> [JOB]: Using the data below, repeat all of it precisely.
* * *
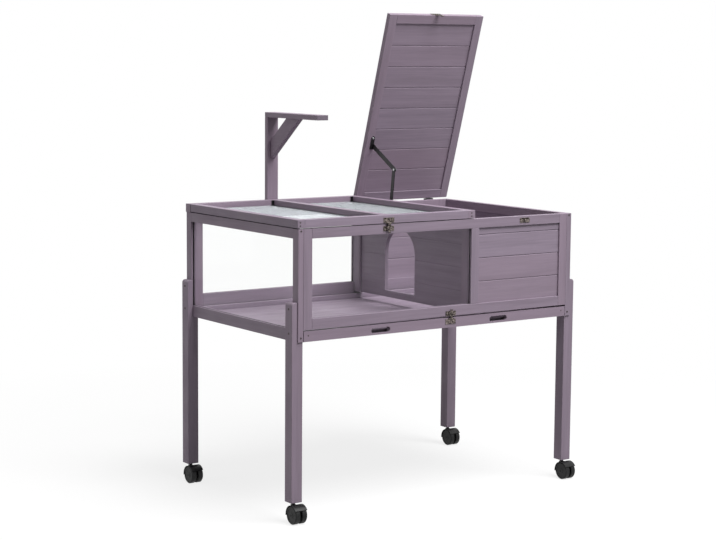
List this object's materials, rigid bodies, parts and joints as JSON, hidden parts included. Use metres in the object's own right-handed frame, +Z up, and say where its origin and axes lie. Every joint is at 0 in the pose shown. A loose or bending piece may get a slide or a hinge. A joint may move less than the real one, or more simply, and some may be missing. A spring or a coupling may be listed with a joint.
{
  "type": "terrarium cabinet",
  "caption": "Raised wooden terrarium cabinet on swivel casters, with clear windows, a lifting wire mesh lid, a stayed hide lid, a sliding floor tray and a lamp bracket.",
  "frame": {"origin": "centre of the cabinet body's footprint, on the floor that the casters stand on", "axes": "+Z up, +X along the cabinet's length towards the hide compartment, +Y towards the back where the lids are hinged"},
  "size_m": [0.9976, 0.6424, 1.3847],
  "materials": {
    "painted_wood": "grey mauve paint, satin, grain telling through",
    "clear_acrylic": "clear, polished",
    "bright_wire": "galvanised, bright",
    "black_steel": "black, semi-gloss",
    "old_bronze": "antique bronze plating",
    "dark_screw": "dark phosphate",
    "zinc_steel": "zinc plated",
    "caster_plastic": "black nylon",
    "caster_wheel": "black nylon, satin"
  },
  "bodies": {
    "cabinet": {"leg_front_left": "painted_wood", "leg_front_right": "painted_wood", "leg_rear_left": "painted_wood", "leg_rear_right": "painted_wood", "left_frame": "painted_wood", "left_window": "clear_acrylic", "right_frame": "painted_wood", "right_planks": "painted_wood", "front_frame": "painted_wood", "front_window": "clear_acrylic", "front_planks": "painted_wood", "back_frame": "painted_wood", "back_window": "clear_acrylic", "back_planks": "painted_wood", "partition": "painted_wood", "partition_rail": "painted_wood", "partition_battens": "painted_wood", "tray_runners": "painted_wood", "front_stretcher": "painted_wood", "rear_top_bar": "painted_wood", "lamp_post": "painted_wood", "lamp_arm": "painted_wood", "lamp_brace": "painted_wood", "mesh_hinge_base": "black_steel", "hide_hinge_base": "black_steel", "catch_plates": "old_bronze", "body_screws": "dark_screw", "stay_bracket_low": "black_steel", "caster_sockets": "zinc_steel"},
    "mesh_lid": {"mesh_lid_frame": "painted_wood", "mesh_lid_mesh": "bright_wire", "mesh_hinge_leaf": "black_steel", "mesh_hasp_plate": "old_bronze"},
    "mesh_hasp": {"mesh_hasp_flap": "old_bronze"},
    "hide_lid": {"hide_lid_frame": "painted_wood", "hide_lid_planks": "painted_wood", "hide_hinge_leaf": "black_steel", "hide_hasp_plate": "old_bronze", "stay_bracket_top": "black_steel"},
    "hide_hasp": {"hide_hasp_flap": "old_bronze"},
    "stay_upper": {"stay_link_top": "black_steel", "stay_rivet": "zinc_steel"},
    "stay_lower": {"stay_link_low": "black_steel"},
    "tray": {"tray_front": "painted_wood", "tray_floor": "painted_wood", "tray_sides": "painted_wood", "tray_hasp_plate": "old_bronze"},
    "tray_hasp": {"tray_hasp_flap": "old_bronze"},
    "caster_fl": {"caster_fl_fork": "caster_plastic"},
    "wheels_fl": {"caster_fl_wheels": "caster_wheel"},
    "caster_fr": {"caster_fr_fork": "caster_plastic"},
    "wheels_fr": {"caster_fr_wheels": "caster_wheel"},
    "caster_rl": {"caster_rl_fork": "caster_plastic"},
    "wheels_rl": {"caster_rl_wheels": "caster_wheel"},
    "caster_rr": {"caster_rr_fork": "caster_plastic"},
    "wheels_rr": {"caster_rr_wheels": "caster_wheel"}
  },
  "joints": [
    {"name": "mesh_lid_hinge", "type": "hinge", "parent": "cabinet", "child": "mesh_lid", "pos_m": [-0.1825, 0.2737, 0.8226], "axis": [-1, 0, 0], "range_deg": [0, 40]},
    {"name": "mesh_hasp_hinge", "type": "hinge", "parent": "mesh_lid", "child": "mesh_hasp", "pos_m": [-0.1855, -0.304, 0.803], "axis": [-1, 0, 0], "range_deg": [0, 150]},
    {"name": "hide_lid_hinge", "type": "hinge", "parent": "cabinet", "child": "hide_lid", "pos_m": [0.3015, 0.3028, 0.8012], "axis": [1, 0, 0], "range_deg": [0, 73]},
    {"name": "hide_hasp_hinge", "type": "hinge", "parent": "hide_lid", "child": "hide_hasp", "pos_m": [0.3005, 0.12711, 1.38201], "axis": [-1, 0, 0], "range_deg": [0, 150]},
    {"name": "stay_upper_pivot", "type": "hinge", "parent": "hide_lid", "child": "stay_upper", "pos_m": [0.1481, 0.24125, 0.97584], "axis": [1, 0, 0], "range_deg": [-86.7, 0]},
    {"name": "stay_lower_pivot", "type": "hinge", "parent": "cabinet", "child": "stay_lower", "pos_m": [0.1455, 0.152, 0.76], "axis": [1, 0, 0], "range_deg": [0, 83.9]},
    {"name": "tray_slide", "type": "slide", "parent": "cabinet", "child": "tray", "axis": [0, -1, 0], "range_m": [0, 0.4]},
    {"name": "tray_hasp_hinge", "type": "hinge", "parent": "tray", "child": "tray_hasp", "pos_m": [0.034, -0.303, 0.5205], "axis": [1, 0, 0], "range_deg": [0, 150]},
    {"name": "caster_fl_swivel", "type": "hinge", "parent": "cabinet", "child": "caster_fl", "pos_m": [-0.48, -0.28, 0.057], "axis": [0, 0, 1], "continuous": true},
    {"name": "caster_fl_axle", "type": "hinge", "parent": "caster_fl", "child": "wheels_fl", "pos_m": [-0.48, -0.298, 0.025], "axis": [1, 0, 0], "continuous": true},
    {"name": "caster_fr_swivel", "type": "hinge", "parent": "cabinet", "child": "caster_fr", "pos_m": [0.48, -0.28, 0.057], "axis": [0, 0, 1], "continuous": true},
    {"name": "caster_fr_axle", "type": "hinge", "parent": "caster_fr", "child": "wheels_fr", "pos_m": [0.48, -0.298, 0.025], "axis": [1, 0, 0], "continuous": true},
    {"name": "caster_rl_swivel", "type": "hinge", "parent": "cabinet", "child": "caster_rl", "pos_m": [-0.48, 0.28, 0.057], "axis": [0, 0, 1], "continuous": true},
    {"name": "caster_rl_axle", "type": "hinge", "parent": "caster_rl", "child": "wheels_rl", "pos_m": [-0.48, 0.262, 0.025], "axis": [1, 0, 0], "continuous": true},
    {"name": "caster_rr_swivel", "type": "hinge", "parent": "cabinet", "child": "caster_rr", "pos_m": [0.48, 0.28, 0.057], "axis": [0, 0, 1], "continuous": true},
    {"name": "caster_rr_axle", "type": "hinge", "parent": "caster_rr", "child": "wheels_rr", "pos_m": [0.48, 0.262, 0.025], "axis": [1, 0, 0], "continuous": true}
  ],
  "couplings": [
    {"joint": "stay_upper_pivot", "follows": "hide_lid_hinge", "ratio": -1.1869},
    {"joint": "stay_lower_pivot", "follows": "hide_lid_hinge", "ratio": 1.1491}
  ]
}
* * *
> [FINAL RESULT]:
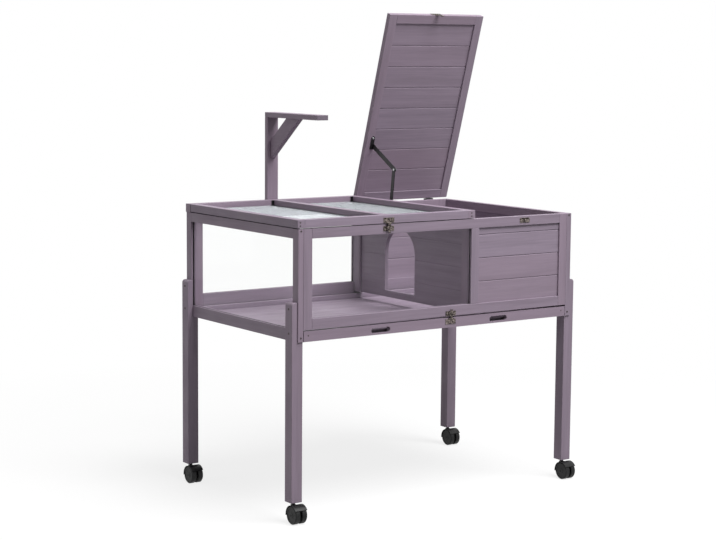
List this object's materials, rigid bodies, parts and joints as JSON, hidden parts included. Use metres in the object's own right-handed frame, +Z up, and say where its origin and axes lie. Every joint is at 0 in the pose shown. A loose or bending piece may get a slide or a hinge. A joint may move less than the real one, or more simply, and some may be missing. A spring or a coupling may be listed with a joint.
{
  "type": "terrarium cabinet",
  "caption": "Raised wooden terrarium cabinet on swivel casters, with clear windows, a lifting wire mesh lid, a stayed hide lid, a sliding floor tray and a lamp bracket.",
  "frame": {"origin": "centre of the cabinet body's footprint, on the floor that the casters stand on", "axes": "+Z up, +X along the cabinet's length towards the hide compartment, +Y towards the back where the lids are hinged"},
  "size_m": [0.9976, 0.6424, 1.3847],
  "materials": {
    "painted_wood": "grey mauve paint, satin, grain telling through",
    "clear_acrylic": "clear, polished",
    "bright_wire": "galvanised, bright",
    "black_steel": "black, semi-gloss",
    "old_bronze": "antique bronze plating",
    "dark_screw": "dark phosphate",
    "zinc_steel": "zinc plated",
    "caster_plastic": "black nylon",
    "caster_wheel": "black nylon, satin"
  },
  "bodies": {
    "cabinet": {"leg_front_left": "painted_wood", "leg_front_right": "painted_wood", "leg_rear_left": "painted_wood", "leg_rear_right": "painted_wood", "left_frame": "painted_wood", "left_window": "clear_acrylic", "right_frame": "painted_wood", "right_planks": "painted_wood", "front_frame": "painted_wood", "front_window": "clear_acrylic", "front_planks": "painted_wood", "back_frame": "painted_wood", "back_window": "clear_acrylic", "back_planks": "painted_wood", "partition": "painted_wood", "partition_rail": "painted_wood", "partition_battens": "painted_wood", "tray_runners": "painted_wood", "front_stretcher": "painted_wood", "rear_top_bar": "painted_wood", "lamp_post": "painted_wood", "lamp_arm": "painted_wood", "lamp_brace": "painted_wood", "mesh_hinge_base": "black_steel", "hide_hinge_base": "black_steel", "catch_plates": "old_bronze", "body_screws": "dark_screw", "stay_bracket_low": "black_steel", "caster_sockets": "zinc_steel"},
    "mesh_lid": {"mesh_lid_frame": "painted_wood", "mesh_lid_mesh": "bright_wire", "mesh_hinge_leaf": "black_steel", "mesh_hasp_plate": "old_bronze"},
    "mesh_hasp": {"mesh_hasp_flap": "old_bronze"},
    "hide_lid": {"hide_lid_frame": "painted_wood", "hide_lid_planks": "painted_wood", "hide_hinge_leaf": "black_steel", "hide_hasp_plate": "old_bronze", "stay_bracket_top": "black_steel"},
    "hide_hasp": {"hide_hasp_flap": "old_bronze"},
    "stay_upper": {"stay_link_top": "black_steel", "stay_rivet": "zinc_steel"},
    "stay_lower": {"stay_link_low": "black_steel"},
    "tray": {"tray_front": "painted_wood", "tray_floor": "painted_wood", "tray_sides": "painted_wood", "tray_hasp_plate": "old_bronze"},
    "tray_hasp": {"tray_hasp_flap": "old_bronze"},
    "caster_fl": {"caster_fl_fork": "caster_plastic"},
    "wheels_fl": {"caster_fl_wheels": "caster_wheel"},
    "caster_fr": {"caster_fr_fork": "caster_plastic"},
    "wheels_fr": {"caster_fr_wheels": "caster_wheel"},
    "caster_rl": {"caster_rl_fork": "caster_plastic"},
    "wheels_rl": {"caster_rl_wheels": "caster_wheel"},
    "caster_rr": {"caster_rr_fork": "caster_plastic"},
    "wheels_rr": {"caster_rr_wheels": "caster_wheel"}
  },
  "joints": [
    {"name": "mesh_lid_hinge", "type": "hinge", "parent": "cabinet", "child": "mesh_lid", "pos_m": [-0.1825, 0.2737, 0.8226], "axis": [-1, 0, 0], "range_deg": [0, 40]},
    {"name": "mesh_hasp_hinge", "type": "hinge", "parent": "mesh_lid", "child": "mesh_hasp", "pos_m": [-0.1855, -0.304, 0.803], "axis": [-1, 0, 0], "range_deg": [0, 150]},
    {"name": "hide_lid_hinge", "type": "hinge", "parent": "cabinet", "child": "hide_lid", "pos_m": [0.3015, 0.3028, 0.8012], "axis": [1, 0, 0], "range_deg": [0, 73]},
    {"name": "hide_hasp_hinge", "type": "hinge", "parent": "hide_lid", "child": "hide_hasp", "pos_m": [0.3005, 0.12711, 1.38201], "axis": [-1, 0, 0], "range_deg": [0, 150]},
    {"name": "stay_upper_pivot", "type": "hinge", "parent": "hide_lid", "child": "stay_upper", "pos_m": [0.1481, 0.24125, 0.97584], "axis": [1, 0, 0], "range_deg": [-86.7, 0]},
    {"name": "stay_lower_pivot", "type": "hinge", "parent": "cabinet", "child": "stay_lower", "pos_m": [0.1455, 0.152, 0.76], "axis": [1, 0, 0], "range_deg": [0, 83.9]},
    {"name": "tray_slide", "type": "slide", "parent": "cabinet", "child": "tray", "axis": [0, -1, 0], "range_m": [0, 0.4]},
    {"name": "tray_hasp_hinge", "type": "hinge", "parent": "tray", "child": "tray_hasp", "pos_m": [0.034, -0.303, 0.5205], "axis": [1, 0, 0], "range_deg": [0, 150]},
    {"name": "caster_fl_swivel", "type": "hinge", "parent": "cabinet", "child": "caster_fl", "pos_m": [-0.48, -0.28, 0.057], "axis": [0, 0, 1], "continuous": true},
    {"name": "caster_fl_axle", "type": "hinge", "parent": "caster_fl", "child": "wheels_fl", "pos_m": [-0.48, -0.298, 0.025], "axis": [1, 0, 0], "continuous": true},
    {"name": "caster_fr_swivel", "type": "hinge", "parent": "cabinet", "child": "caster_fr", "pos_m": [0.48, -0.28, 0.057], "axis": [0, 0, 1], "continuous": true},
    {"name": "caster_fr_axle", "type": "hinge", "parent": "caster_fr", "child": "wheels_fr", "pos_m": [0.48, -0.298, 0.025], "axis": [1, 0, 0], "continuous": true},
    {"name": "caster_rl_swivel", "type": "hinge", "parent": "cabinet", "child": "caster_rl", "pos_m": [-0.48, 0.28, 0.057], "axis": [0, 0, 1], "continuous": true},
    {"name": "caster_rl_axle", "type": "hinge", "parent": "caster_rl", "child": "wheels_rl", "pos_m": [-0.48, 0.262, 0.025], "axis": [1, 0, 0], "continuous": true},
    {"name": "caster_rr_swivel", "type": "hinge", "parent": "cabinet", "child": "caster_rr", "pos_m": [0.48, 0.28, 0.057], "axis": [0, 0, 1], "continuous": true},
    {"name": "caster_rr_axle", "type": "hinge", "parent": "caster_rr", "child": "wheels_rr", "pos_m": [0.48, 0.262, 0.025], "axis": [1, 0, 0], "continuous": true}
  ],
  "couplings": [
    {"joint": "stay_upper_pivot", "follows": "hide_lid_hinge", "ratio": -1.1869},
    {"joint": "stay_lower_pivot", "follows": "hide_lid_hinge", "ratio": 1.1491}
  ]
}